Repeat only the lines from the line containing "obj.parent = empty" through the line containing "# there it looks down at the arms.", both included, exactly as they stand.

====== INFORMATION SUPPLIED

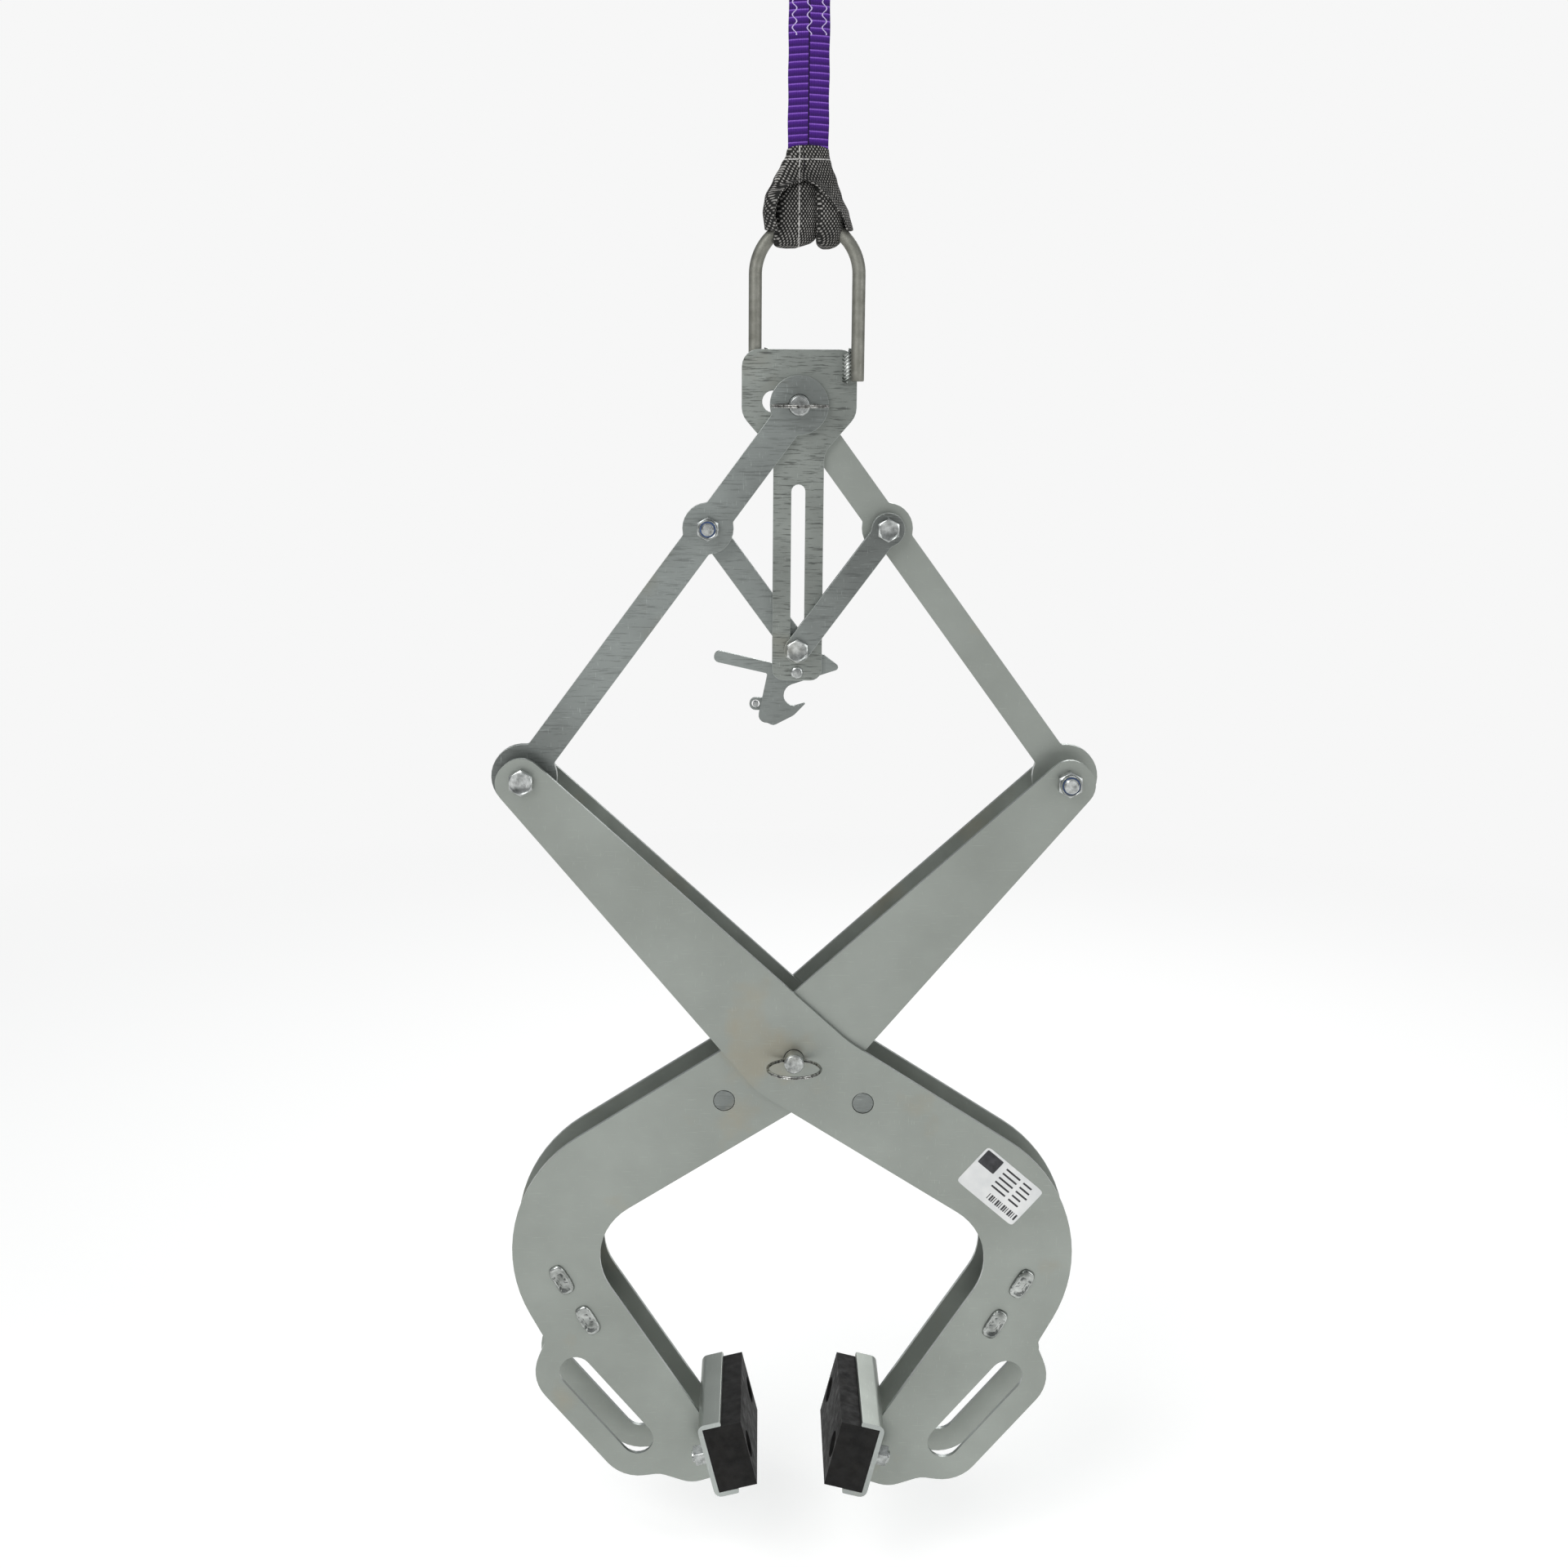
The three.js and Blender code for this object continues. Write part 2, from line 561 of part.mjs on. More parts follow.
function addJaw(arm, side) {
  const jaw = groupAt(arm, JAW_AT[0], 0, JAW_AT[1]);
  jaw.rotation.y = JAW_TILT;
  const [inside, outside] = [PAD_HEIGHT / 2 + REST_GAP, PAD_HEIGHT / 2 + REST_GAP + BRACKET_THICK];
  const layer = [-JAW_LENGTH / 2, JAW_LENGTH / 2];
  const channel = outline([
    [0, outside, BRACKET_CORNER],
    [0, -outside, BRACKET_CORNER],
    [-BRACKET_FLANGE, -outside, 1],
    [-BRACKET_FLANGE, -inside, 1],
    [-BRACKET_THICK, -inside, 0.2],
    [-BRACKET_THICK, inside, 0.2],
    [-BRACKET_FLANGE, inside, 1],
    [-BRACKET_FLANGE, outside, 1],
  ]);
  const face = -BRACKET_THICK - REST_GAP - PAD_THICK;
  const block = new THREE.BoxGeometry(PAD_THICK, JAW_LENGTH, PAD_HEIGHT);
  block.translate(face + PAD_THICK / 2, 0, 0);
  const bores = [];
  const seats = [];
  for (const way of [-1, 1]) {
    const along = (radius, from, to) =>
      bar(radius, from, to).rotateZ(-Math.PI / 2).translate(0, (way * PAD_BOLT_SPACING) / 2, 0);
    bores.push(along(M10.shank + HOLE_GAP, face - 1, 1));
    seats.push(along(COUNTERBORE[0], face - 1, face + COUNTERBORE[1]));
    const bolt = groupAt(jaw, 0, (way * PAD_BOLT_SPACING) / 2, 0);
    bolt.rotation.z = -Math.PI / 2;
    const end = side === 'left' ? way : -way;
    const tag = end < 0 ? 'front' : 'back';
    const names = { bolt: `${side}_pad_bolt_${tag}`, nut: `${side}_pad_nut_${tag}` };
    addBolt(bolt, names, M10, face + COUNTERBORE[1] - REST_GAP, REST_GAP);
  }
  place(jaw, `${side}_jaw_bracket`, cut(flatPlate(channel, layer), ...bores), zincPlate);
  place(jaw, `${side}_jaw_pad`, cut(block, ...bores, ...seats), rubber);
}

function addArm(half, side) {
  const arm = groupAt(half, 0, 0, -hubBelowPin);
  const hubHole =
    side === 'left'
      ? roundHole(0, 0, PIN_RADIUS + HOLE_GAP)
      : slotHole(HUB_SLOT_END, [0, 0], PIN_RADIUS + HUB_SLOT_PLAY);
  place(arm, `${side}_arm_outer_plate`, armPlate(outerLayer, hubHole), zincPlate);
  place(arm, `${side}_arm_inner_plate`, armPlate(innerLayer, hubHole), zincPlate);
  for (const [tag, layer] of [['outer', outerLayer], ['inner', innerLayer]]) {
    const button = groupAt(arm, BUTTON_AT[0], 0, BUTTON_AT[1]);
    const plug = bar(BUTTON_RADIUS, layer[0] + REST_GAP / 2, layer[1] + REST_GAP / 2);
    place(button, `${side}_arm_${tag}_button`, plug, zincLink);
  }
  addWeb(arm, side);
  addJaw(arm, side);

  const top = groupAt(arm, armEye[0], 0, armEye[1]);
  const front = [outerLayer[1] + REST_GAP, linkLayer[0] - REST_GAP];
  const back = [linkLayer[1] + REST_GAP, innerLayer[0] - REST_GAP];
  place(top, `${side}_eye_spacer_short`, bush(10, M12.shank + HOLE_GAP, front), zincBright);
  place(top, `${side}_eye_spacer_long`, bush(10, M12.shank + HOLE_GAP, back), zincBright);
  const names = { bolt: `${side}_eye_bolt`, nut: `${side}_eye_nut` };
  addBolt(top, names, M12, outerLayer[0] - REST_GAP, innerLayer[1] + REST_GAP);
}

for (const [side, turn] of [['left', 0], ['right', Math.PI]]) {
  const half = groupAt(head, 0, 0, 0);
  half.rotation.z = turn;
  addLinks(half, side);
  addArm(half, side);
}

// ---- Slider bolt, through both short links and the guide plate's slot ----

const slider = groupAt(head, 0, 0, -sliderBelowPin);
const sliderNames = { bolt: 'slider_bolt', nut: 'slider_nut' };
addBolt(slider, sliderNames, M10, -shortLayer[1] - REST_GAP, shortLayer[1] + REST_GAP);

// ---- Hub pin, through all four arm plates, with a wide washer under its head ----

const hub = groupAt(head, 0, 0, -hubBelowPin);
const lastFace = -outerLayer[0] + FACE_GAP;
const hubWasher = bush(HUB_WASHER[0], PIN_RADIUS + HOLE_GAP, [lastFace, lastFace + HUB_WASHER[1]]);
addRingPin(hub, { pin: 'hub_pin', ring: 'hub_pin_ring' }, outerLayer[0], lastFace + HUB_WASHER[1] + REST_GAP);
place(hub, 'hub_washer', hubWasher, zincBright);

// ---- Latch behind the foot of the guide plate: a hand lever, a nose and a hook for the hub pin ----

function addLatch() {
  const latch = groupAt(head, 0, 0, -RIVET_BELOW_PIN);
  const layer = [headLayer[1] + FACE_GAP, headLayer[1] + FACE_GAP + LATCH_THICK];
  const shape = outline([
    [-64.1, 16.8, 4.4],
    [-18, 6.2, 6],
    [-8, 4.6, 6],
    [8, 7.8, 6],
    [20.5, 13.8, 2],
    [35.5, 2.6, 2.5],
    [-10.1, -12.4, 9.3],
    [-10.1, -30.1, 7.8],
    [7.8, -24.9, 0.4],
    [-2, -35.2, 12],
    [-18.2, -43.6, 4],
    [-23, -41.2, 2],
    [-31.5, -42.5, 6],
    [-23, -1.8, 1.5],
    [-66.1, 7.8, 4.4],
  ]);
  shape.holes.push(roundHole(0, 0, RIVET[0] + HOLE_GAP));
  place(latch, 'latch_plate', flatPlate(shape, layer), zincLink);

  const rivetProfile = [
    [0, headLayer[0] - REST_GAP - RIVET[2]],
    [RIVET[1] * 0.6, headLayer[0] - REST_GAP - RIVET[2]],
    [RIVET[1], headLayer[0] - REST_GAP - RIVET[2] * 0.4],
    [RIVET[1], headLayer[0] - REST_GAP],
    [RIVET[0], headLayer[0] - REST_GAP],
    [RIVET[0], layer[1] + FACE_GAP],
    [RIVET[1], layer[1] + FACE_GAP],
    [RIVET[1], layer[1] + FACE_GAP + 1.2],
    [0, layer[1] + FACE_GAP + RIVET[2]],
  ].map(([r, y]) => new THREE.Vector2(r, y));
  place(latch, 'latch_rivet', new THREE.LatheGeometry(rivetProfile, 20), zincBright);

  const lug = groupAt(latch, LUG_AT[0], 0, LUG_AT[1]);
  const lugLayer = [layer[1] + REST_GAP, layer[1] + REST_GAP + LATCH_THICK];
  const tongue = outline([
    [-LUG_RADIUS, LUG_RADIUS, LUG_RADIUS - 0.1],
    [9, LUG_RADIUS, 0.5],
    [9, -LUG_RADIUS, 0.5],
    [-LUG_RADIUS, -LUG_RADIUS, LUG_RADIUS - 0.1],
  ]);
  tongue.holes.push(roundHole(0, 0, 3.2));
  place(lug, 'latch_lug', flatPlate(tongue, lugLayer), zincLink);
  place(lug, 'latch_lug_pin', bar(2.2, lugLayer[0] - 3, lugLayer[1] + 1, 16), zincBright);
}
addLatch();

export default grab;
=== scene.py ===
import json
import math

import bmesh
import bpy
from mathutils import Matrix, Vector


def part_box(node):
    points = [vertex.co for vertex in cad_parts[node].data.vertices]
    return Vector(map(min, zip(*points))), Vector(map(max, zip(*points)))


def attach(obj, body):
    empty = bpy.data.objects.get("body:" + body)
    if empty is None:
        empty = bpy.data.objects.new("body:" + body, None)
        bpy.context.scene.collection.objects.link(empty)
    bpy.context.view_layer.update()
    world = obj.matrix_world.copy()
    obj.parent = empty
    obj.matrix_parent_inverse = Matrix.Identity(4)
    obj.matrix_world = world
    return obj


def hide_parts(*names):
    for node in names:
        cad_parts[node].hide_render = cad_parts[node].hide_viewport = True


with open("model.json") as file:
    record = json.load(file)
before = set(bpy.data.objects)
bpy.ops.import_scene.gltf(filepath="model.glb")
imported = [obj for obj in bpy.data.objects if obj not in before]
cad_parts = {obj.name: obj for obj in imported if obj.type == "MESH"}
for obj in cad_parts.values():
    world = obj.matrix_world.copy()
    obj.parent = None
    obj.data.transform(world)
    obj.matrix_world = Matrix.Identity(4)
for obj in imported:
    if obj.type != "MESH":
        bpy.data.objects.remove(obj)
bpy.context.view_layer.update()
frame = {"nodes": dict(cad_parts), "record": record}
scene = bpy.context.scene

# ---- Camera ----
# It stands in front of the grab, a little to its left, and level with the guide plate. From
# there it looks down at the arms.

camera_data = bpy.data.cameras.new("camera")
camera_data.sensor_width = 36.0
camera_data.lens = 46.4
CAMERA_AT = (-0.033, -1.574, -0.101)
camera = bpy.data.objects.new("camera", camera_data)
scene.collection.objects.link(camera)
scene.camera = camera
look_down = math.radians(11.9)
look_right = math.radians(0.68)
lean = math.radians(0.45)
camera.matrix_world = (
    Matrix.Translation(CAMERA_AT)
    @ Matrix.Rotation(-look_right, 4, "Z")
    @ Matrix.Rotation(math.pi / 2 - look_down, 4, "X")
    @ Matrix.Rotation(lean, 4, "Z")
)

# ---- Sling webbing ----
# Violet polyester webbing, folded lengthwise and woven with lilac cross ribs, each with a painted
# highlight on its crest. It runs up taut from the choke on the bow to its sewn eye, with one dark seam
# down the middle of its face.

WEB_HALF_WIDTH = 0.0153
WEB_HALF_THICK = 0.0036
WEB_FOOT = 0.008
WEB_HEAD = 0.1958
RIB_PITCH = 0.0052
SEAM_HALF_WIDTH = 0.0005
STITCHED_ABOVE = 0.132
STITCH_WAVE = 0.009
STITCH_SWAY = 0.0016
STITCH_ROW_SPACING = 0.0055
STITCH_HALF_WIDTH = 0.00045
YARN_PITCH = 0.0011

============

▸ **OUTPUT OF THE EXERCISE**:
    obj.parent = empty
    obj.matrix_parent_inverse = Matrix.Identity(4)
    obj.matrix_world = world
    return obj


def hide_parts(*names):
    for node in names:
        cad_parts[node].hide_render = cad_parts[node].hide_viewport = True


with open("model.json") as file:
    record = json.load(file)
before = set(bpy.data.objects)
bpy.ops.import_scene.gltf(filepath="model.glb")
imported = [obj for obj in bpy.data.objects if obj not in before]
cad_parts = {obj.name: obj for obj in imported if obj.type == "MESH"}
for obj in cad_parts.values():
    world = obj.matrix_world.copy()
    obj.parent = None
    obj.data.transform(world)
    obj.matrix_world = Matrix.Identity(4)
for obj in imported:
    if obj.type != "MESH":
        bpy.data.objects.remove(obj)
bpy.context.view_layer.update()
frame = {"nodes": dict(cad_parts), "record": record}
scene = bpy.context.scene

# ---- Camera ----
# It stands in front of the grab, a little to its left, and level with the guide plate. From
# there it looks down at the arms.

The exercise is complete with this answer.